> **Problem requirements**:
Will you return, word for word, only the lines from the top of the data below down to and including the one with "its brake tilter."?

[Rows from a 3D modeling dataset]
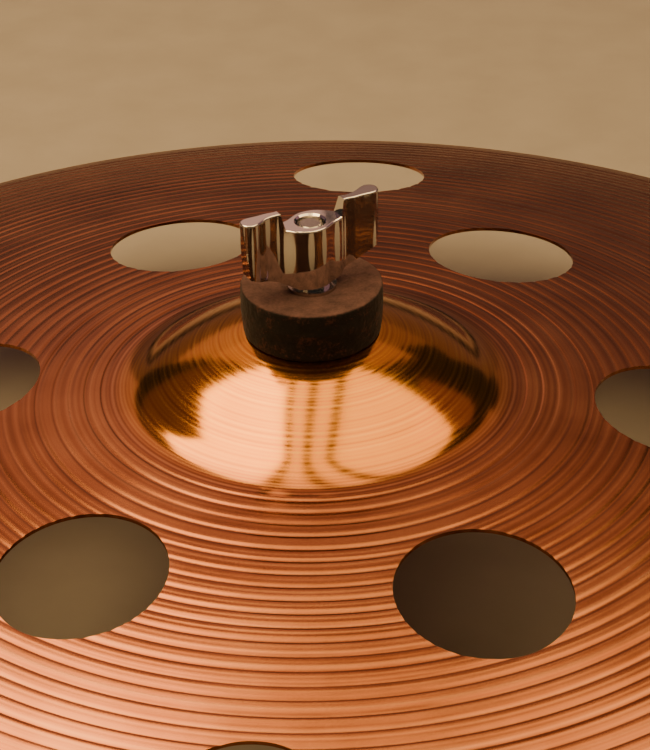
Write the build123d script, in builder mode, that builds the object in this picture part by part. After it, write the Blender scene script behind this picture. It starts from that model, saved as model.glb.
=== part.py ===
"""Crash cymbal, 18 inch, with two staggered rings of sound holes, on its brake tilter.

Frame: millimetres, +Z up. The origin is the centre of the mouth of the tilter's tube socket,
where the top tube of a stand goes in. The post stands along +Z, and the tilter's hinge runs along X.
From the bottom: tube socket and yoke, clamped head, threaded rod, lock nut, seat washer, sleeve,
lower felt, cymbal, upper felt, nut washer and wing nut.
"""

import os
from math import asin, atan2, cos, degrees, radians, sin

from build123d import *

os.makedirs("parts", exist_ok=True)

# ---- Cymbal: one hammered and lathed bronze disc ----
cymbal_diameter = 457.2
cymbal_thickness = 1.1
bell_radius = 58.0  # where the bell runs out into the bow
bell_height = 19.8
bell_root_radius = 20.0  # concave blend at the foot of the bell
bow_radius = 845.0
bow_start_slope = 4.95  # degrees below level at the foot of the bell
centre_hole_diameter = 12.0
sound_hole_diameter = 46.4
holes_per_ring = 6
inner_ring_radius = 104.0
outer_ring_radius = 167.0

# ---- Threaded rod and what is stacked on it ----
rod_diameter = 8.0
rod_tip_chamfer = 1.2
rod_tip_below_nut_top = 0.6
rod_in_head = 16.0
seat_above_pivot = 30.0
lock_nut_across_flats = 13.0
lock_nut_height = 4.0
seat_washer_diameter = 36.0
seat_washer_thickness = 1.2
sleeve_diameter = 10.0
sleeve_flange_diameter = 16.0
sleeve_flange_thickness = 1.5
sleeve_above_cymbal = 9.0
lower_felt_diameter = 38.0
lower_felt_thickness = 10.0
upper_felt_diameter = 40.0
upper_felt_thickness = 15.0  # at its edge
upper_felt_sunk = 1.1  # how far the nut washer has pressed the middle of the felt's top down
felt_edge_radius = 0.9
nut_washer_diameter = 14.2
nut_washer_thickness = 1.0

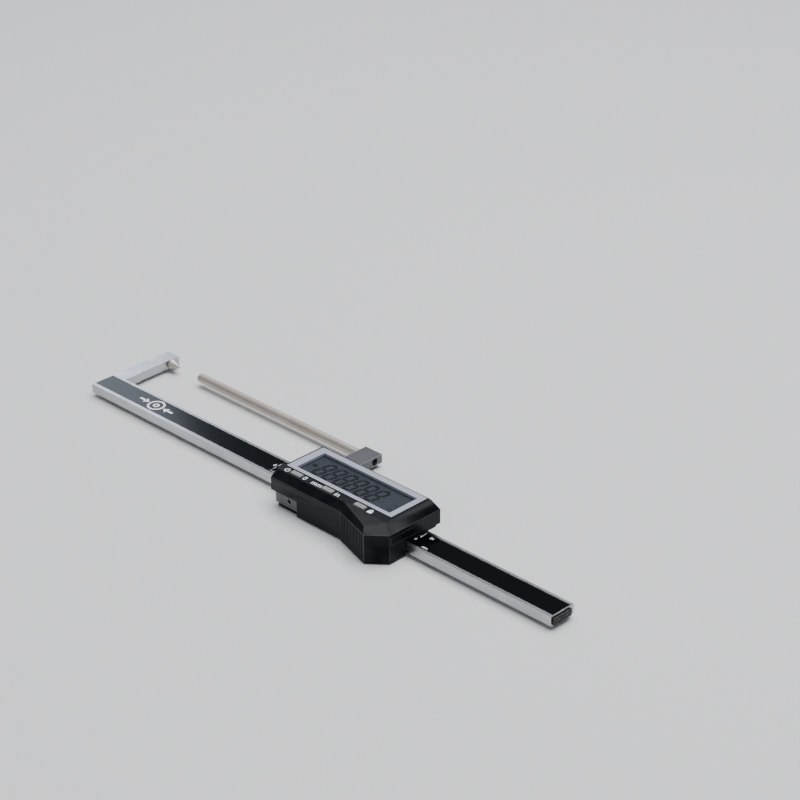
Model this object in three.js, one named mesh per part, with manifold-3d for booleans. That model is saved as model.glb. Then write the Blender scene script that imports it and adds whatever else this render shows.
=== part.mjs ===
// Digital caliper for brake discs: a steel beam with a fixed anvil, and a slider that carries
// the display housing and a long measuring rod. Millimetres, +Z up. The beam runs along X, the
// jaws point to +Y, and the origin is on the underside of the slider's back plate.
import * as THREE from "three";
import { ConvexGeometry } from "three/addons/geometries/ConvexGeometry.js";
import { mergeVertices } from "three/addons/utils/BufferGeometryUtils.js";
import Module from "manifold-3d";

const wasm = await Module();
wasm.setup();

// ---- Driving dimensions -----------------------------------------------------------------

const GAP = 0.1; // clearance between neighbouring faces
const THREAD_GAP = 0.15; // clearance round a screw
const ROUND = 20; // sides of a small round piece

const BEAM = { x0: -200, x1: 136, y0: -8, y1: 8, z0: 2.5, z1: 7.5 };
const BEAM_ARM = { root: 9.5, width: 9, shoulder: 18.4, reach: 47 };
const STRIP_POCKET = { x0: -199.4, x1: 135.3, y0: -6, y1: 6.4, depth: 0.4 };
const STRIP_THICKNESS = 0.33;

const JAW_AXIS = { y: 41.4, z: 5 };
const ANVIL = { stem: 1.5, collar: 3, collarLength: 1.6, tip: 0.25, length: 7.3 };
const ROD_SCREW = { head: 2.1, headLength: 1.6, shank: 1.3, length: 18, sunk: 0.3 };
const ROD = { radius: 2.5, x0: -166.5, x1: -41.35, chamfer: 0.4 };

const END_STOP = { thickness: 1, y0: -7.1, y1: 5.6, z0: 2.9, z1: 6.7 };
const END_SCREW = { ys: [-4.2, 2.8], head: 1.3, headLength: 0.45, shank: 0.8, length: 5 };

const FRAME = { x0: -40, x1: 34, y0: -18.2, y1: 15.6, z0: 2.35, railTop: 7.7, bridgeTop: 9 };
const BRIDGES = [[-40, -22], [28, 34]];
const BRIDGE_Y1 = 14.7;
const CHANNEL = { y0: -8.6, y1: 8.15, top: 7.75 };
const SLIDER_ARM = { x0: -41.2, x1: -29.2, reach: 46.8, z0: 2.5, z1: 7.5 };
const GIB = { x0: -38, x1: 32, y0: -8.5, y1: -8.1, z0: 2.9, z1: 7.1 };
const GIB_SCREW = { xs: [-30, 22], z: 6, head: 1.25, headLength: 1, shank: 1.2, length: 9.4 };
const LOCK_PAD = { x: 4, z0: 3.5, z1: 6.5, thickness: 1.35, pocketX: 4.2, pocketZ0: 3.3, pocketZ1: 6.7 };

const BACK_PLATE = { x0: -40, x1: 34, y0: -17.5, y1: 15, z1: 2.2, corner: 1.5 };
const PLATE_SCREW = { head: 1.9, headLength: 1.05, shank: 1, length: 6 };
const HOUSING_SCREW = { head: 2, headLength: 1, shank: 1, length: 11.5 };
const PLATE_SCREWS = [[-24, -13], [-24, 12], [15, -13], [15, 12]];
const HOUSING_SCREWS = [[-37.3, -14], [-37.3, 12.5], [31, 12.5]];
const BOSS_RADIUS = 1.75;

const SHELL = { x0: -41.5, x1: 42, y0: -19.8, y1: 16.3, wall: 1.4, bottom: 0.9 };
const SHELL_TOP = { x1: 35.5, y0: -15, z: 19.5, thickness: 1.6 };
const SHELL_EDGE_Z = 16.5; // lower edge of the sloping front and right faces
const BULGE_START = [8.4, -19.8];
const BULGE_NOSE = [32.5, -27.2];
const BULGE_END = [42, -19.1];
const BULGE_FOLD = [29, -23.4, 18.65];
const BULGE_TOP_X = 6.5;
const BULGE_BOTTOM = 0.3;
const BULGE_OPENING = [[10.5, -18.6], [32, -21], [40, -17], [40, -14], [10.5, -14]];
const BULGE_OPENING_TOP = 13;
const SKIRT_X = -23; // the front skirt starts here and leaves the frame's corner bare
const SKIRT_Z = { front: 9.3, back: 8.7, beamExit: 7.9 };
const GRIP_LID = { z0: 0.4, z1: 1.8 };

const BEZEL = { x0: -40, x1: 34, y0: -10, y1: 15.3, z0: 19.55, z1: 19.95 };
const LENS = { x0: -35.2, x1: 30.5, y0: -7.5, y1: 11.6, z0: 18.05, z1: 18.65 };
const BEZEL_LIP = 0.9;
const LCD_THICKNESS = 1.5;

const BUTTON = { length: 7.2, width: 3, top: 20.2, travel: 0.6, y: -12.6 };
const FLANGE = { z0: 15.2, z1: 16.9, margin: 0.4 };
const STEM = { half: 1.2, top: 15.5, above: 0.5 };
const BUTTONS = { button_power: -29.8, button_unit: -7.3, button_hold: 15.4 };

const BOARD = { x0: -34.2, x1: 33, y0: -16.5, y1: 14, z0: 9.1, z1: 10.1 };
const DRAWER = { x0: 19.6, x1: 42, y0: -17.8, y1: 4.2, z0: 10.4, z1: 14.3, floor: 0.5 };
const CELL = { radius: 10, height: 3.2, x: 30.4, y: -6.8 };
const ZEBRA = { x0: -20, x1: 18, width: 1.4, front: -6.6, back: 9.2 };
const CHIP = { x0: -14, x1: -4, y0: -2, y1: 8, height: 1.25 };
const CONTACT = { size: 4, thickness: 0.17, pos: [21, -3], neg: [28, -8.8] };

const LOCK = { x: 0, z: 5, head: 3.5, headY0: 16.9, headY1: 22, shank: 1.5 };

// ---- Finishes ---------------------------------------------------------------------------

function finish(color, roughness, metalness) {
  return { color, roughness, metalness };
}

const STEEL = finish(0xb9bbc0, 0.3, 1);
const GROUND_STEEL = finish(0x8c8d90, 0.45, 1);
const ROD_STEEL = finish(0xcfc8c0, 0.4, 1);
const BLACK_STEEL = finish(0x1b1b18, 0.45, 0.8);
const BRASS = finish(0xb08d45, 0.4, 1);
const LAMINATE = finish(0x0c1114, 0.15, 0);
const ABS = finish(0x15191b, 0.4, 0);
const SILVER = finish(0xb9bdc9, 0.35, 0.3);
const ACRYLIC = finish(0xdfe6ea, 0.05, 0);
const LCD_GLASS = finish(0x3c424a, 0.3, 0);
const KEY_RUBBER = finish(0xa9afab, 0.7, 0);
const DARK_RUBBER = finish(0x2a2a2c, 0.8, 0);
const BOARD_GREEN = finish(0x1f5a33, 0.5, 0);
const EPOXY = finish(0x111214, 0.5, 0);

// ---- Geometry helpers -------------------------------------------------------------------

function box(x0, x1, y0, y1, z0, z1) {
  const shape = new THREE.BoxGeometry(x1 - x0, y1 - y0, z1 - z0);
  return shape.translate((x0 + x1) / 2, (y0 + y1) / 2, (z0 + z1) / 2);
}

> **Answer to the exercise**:
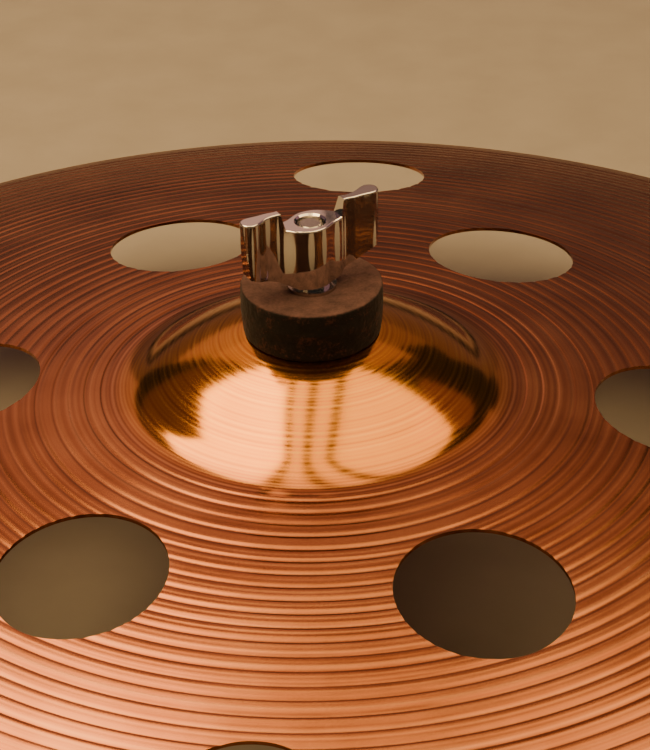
Write the build123d script, in builder mode, that builds the object in this picture part by part. After it, write the Blender scene script behind this picture. It starts from that model, saved as model.glb.
=== part.py ===
"""Crash cymbal, 18 inch, with two staggered rings of sound holes, on its brake tilter.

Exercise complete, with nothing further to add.